- Pond at Matatirtha
- Matatirtha Location in Nepal
- Coordinates: 27°40′N 85°14′E﻿ / ﻿27.667°N 85.233°E
- Country: Nepal
- Province: No. 3
- District: Kathmandu District

Government
- • Type: Local Government
- • Ward Chairman: Santosh Khadka
- • Ward Secretary: Purna Bahadur Bika

Population (2018)
- • Total: 5,982
- Time zone: UTC+5:45 (Nepal Time)

= Matatirtha =

Matatirtha is a village and former Village Development Committee that is now part of Chandragiri Municipality in Kathmandu District in Province No. 3 of central Nepal. At the time of the 1991 Nepal census it had a population of 2,799 living in 506 households.
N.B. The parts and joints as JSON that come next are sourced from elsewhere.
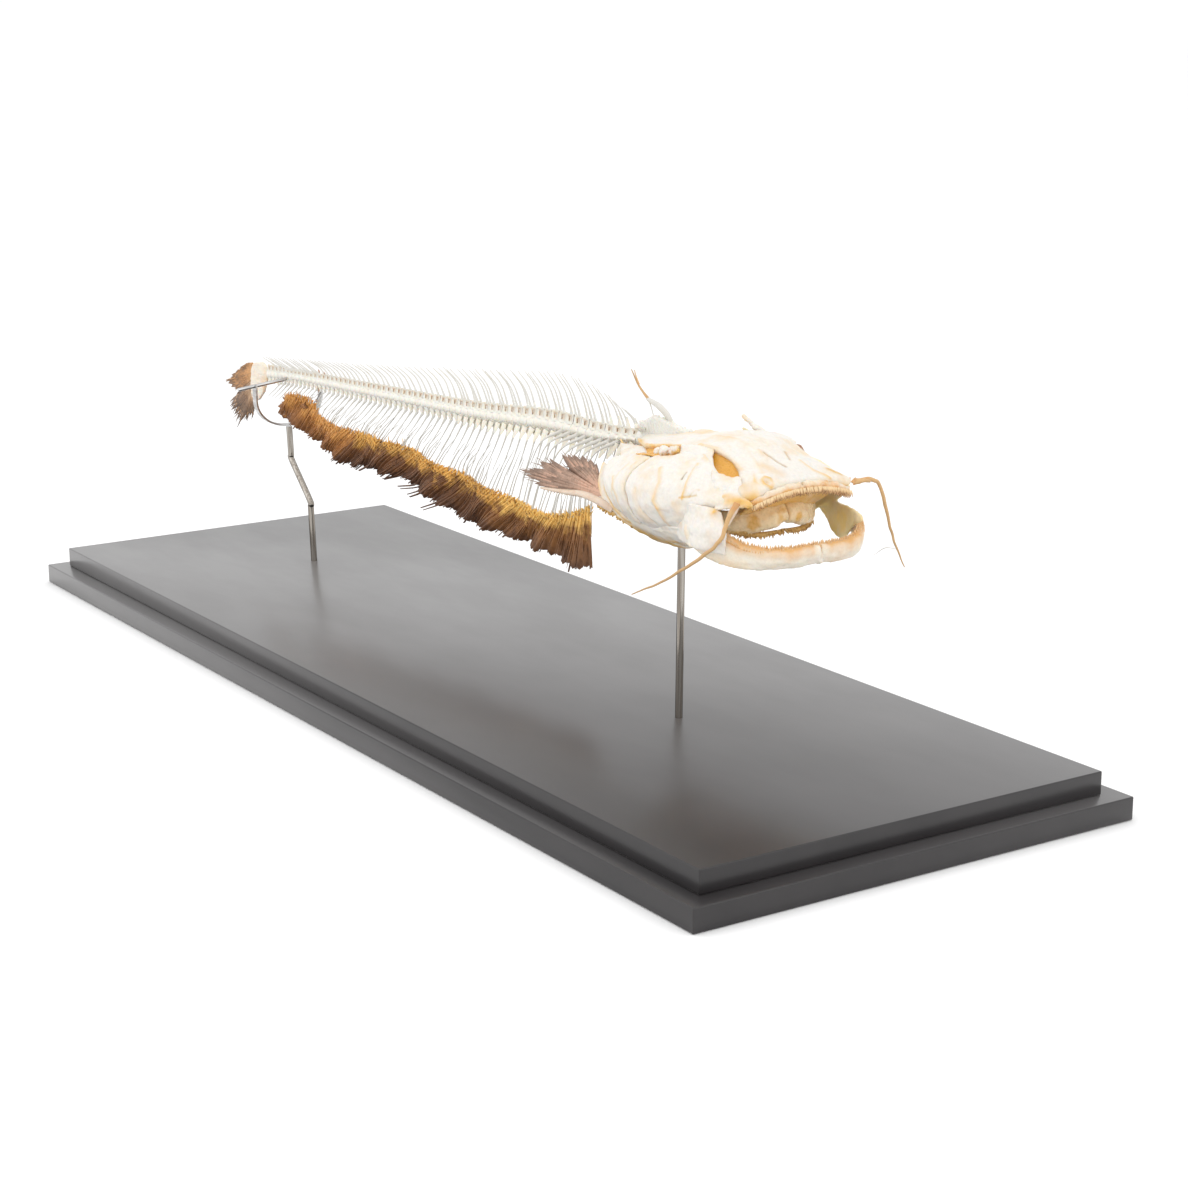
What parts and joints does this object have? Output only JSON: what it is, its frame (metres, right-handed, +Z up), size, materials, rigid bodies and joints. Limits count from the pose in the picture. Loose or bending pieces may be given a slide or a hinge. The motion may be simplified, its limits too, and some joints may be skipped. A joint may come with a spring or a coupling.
{
  "type": "mounted catfish skeleton",
  "caption": "Still catfish skeleton with a broad flat skull, open jaws, barbels and a long ribbon fin, held over a stepped black board by two metal rods.",
  "frame": {"origin": "bottom centre of the lower board", "axes": "+X towards the fish's head, +Z up, -Y the fish's right side"},
  "size_m": [0.746, 0.262, 0.2008],
  "materials": {
    "board": "satin black lacquer",
    "steel": "polished",
    "skull_bone": "dry cream bone with yellow stains",
    "vertebrae": "dry pale bone",
    "golden_fin": "dried golden brown fin rays",
    "dark_fin": "dried grey brown skin on rays",
    "amber": "dried translucent amber tissue"
  },
  "bodies": {
    "root": {"base_lower": "board", "base_upper": "board", "rod_front": "steel", "rod_rear": "steel", "tail_cradle": "steel", "spine_tail_rear": "vertebrae", "spine_tail_middle": "vertebrae", "spine_tail_front": "vertebrae", "spine_trunk": "vertebrae", "anal_fin_1": "golden_fin", "anal_fin_2": "golden_fin", "anal_fin_3": "golden_fin", "anal_fin_4": "golden_fin", "tail_plate": "skull_bone", "tail_fin_upper": "golden_fin", "tail_fin_lower": "dark_fin", "dorsal_fin": "skull_bone", "pectoral_fin_right": "dark_fin", "pectoral_fin_left": "dark_fin", "neurocranium": "skull_bone", "front_vertebrae": "vertebrae", "upper_jaw_right": "skull_bone", "upper_jaw_left": "skull_bone", "lower_jaw_right": "skull_bone", "lower_jaw_left": "skull_bone", "cheek_right": "skull_bone", "cheek_left": "skull_bone", "gill_cover_right": "skull_bone", "gill_cover_left": "skull_bone", "gill_rays_right": "skull_bone", "gill_rays_left": "skull_bone", "hyoid_arch_right": "amber", "hyoid_arch_left": "amber", "shoulder_girdle_right": "skull_bone", "shoulder_girdle_left": "skull_bone", "barbel_right": "amber", "barbel_left": "amber"}
  },
  "joints": []
}
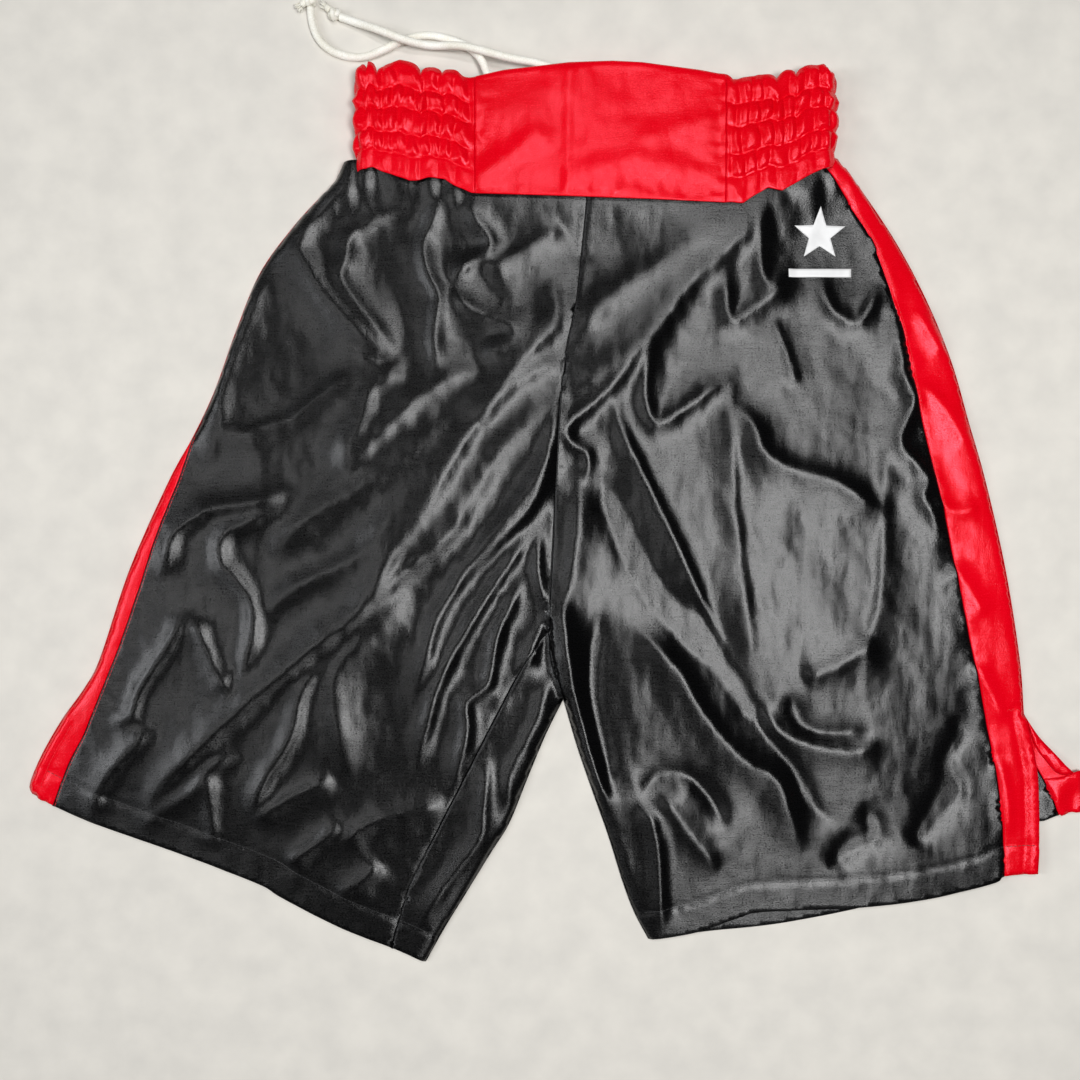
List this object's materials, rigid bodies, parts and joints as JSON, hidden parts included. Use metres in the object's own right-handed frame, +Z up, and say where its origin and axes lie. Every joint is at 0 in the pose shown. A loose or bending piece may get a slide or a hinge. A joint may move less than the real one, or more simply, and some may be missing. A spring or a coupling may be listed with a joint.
{
  "type": "boxing shorts",
  "caption": "Wide satin boxing shorts lying flat, with a gathered waistband, a drawcord, side stripes and open vents at the hems.",
  "frame": {"origin": "on the surface that the shorts lie on, at the centre of the garment's outline without its drawcord", "axes": "+X towards the wearer's left side, +Y towards the waistband, +Z up out of the front"},
  "size_m": [0.742, 0.6819, 0.0198],
  "materials": {
    "red_satin": "satin weave polyester, bright red, soft pink sheen along folds",
    "black_satin": "satin weave polyester, black, broad grey sheen with fine crosswise grain",
    "ivory_cord": "tubular braided cord, ivory, matt",
    "white_elastic": "woven wide elastic and stiff interfacing, white, matt",
    "red_thread": "polyester sewing thread, red",
    "black_thread": "polyester sewing thread, black",
    "white_film": "thin heat-pressed film, white, slightly glossy",
    "label_ribbon": "woven ribbon label, white, blank"
  },
  "bodies": {
    "hips": {"front_right_panel_upper": "black_satin", "front_left_panel_upper": "black_satin", "right_stripe_front_upper": "red_satin", "left_stripe_front_upper": "red_satin", "right_stripe_back_upper": "red_satin", "left_stripe_back_upper": "red_satin", "back_right_panel_upper": "black_satin", "back_left_panel_upper": "black_satin", "centre_front_seam": "black_thread", "centre_back_seam": "black_thread", "left_stripe_seam_upper": "black_thread", "right_stripe_seam_upper": "black_thread", "right_inseam_upper": "black_thread", "left_side_seam": "red_thread", "right_side_seam": "red_thread", "crotch_bartack": "black_thread", "thigh_emblem": "white_film"},
    "right_leg": {"front_right_panel_lower": "black_satin", "right_stripe_front_lower": "red_satin", "right_stripe_back_lower": "red_satin", "back_right_panel_lower": "black_satin", "right_stripe_seam_lower": "black_thread", "right_inseam_lower": "black_thread", "right_hem_stitching": "black_thread", "right_vent_stitching": "red_thread", "right_vent_bartack": "red_thread"},
    "left_leg": {"front_left_panel_lower": "black_satin", "left_stripe_front_lower": "red_satin", "left_stripe_back_lower": "red_satin", "back_left_panel_lower": "black_satin", "left_stripe_seam_lower": "black_thread", "left_inseam": "black_thread", "left_hem_stitching": "black_thread", "left_vent_stitching": "red_thread", "left_vent_bartack": "red_thread"},
    "waistband": {"waistband_front_panel": "red_satin", "waistband_gathered_cover": "red_satin", "waistband_elastic": "white_elastic", "front_interfacing": "white_elastic", "shirring_stitches": "red_thread", "elastic_end_stitches": "red_thread", "waist_seam_stitching": "red_thread", "care_label": "label_ribbon", "waistband_lining": "red_satin", "left_buttonhole": "red_thread", "right_buttonhole": "red_thread", "drawcord_in_casing": "ivory_cord"},
    "drawcord": {"drawcord_left_tail": "ivory_cord", "drawcord_right_tail": "ivory_cord", "left_tail_knot": "ivory_cord", "right_tail_knot": "ivory_cord", "left_tail_tip": "ivory_cord", "right_tail_tip": "ivory_cord"}
  },
  "joints": [
    {"name": "right_leg_fold", "type": "hinge", "parent": "hips", "child": "right_leg", "pos_m": [-0.171, -0.135, 0.014], "axis": [-1, 0, 0], "range_deg": [0, 180]},
    {"name": "left_leg_fold", "type": "hinge", "parent": "hips", "child": "left_leg", "pos_m": [0.168, -0.135, 0.014], "axis": [-1, 0, 0], "range_deg": [0, 180]},
    {"name": "waistband_fold", "type": "hinge", "parent": "hips", "child": "waistband", "pos_m": [0.028, 0.22, 0.017], "axis": [1, 0, 0], "range_deg": [0, 180]},
    {"name": "drawcord_pull", "type": "slide", "parent": "waistband", "child": "drawcord", "axis": [-0.5, 0.866, 0], "range_m": [0, 0.04]}
  ]
}
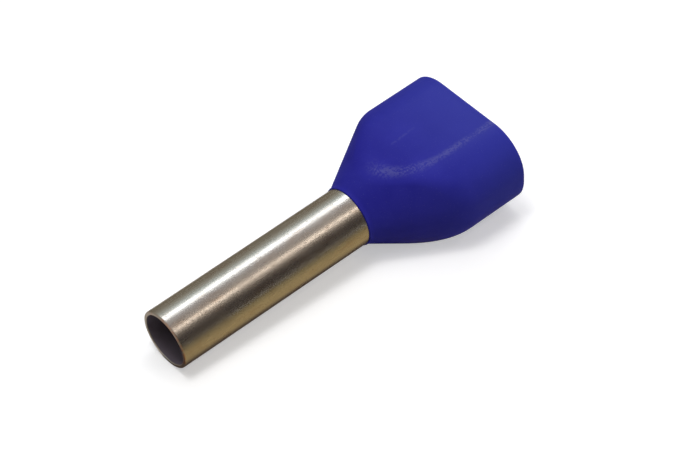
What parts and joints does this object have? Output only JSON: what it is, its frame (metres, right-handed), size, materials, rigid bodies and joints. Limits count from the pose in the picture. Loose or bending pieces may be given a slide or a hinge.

Its population has now grown to 5,982 spread over 1,314 households. Santosh Khadka was elected as Ward Chairman of Matatirtha through a local election.

==Etymology==
The word Matatirtha comes from two Sanskrit words, "Mata" meaning mother and "tirtha" meaning a sacred place. The VDC owes its name from a sacred pond in the VDC dedicated to mother.
Matatirtha is a sacred place and famous because of the religious aspects and values. Every year on mother's day thousands of people gather together to celebrate the day. Only the people who don't have their mother take a dip into the sacred pond and perform religious rituals in the temple. People from different religions visit and worship there.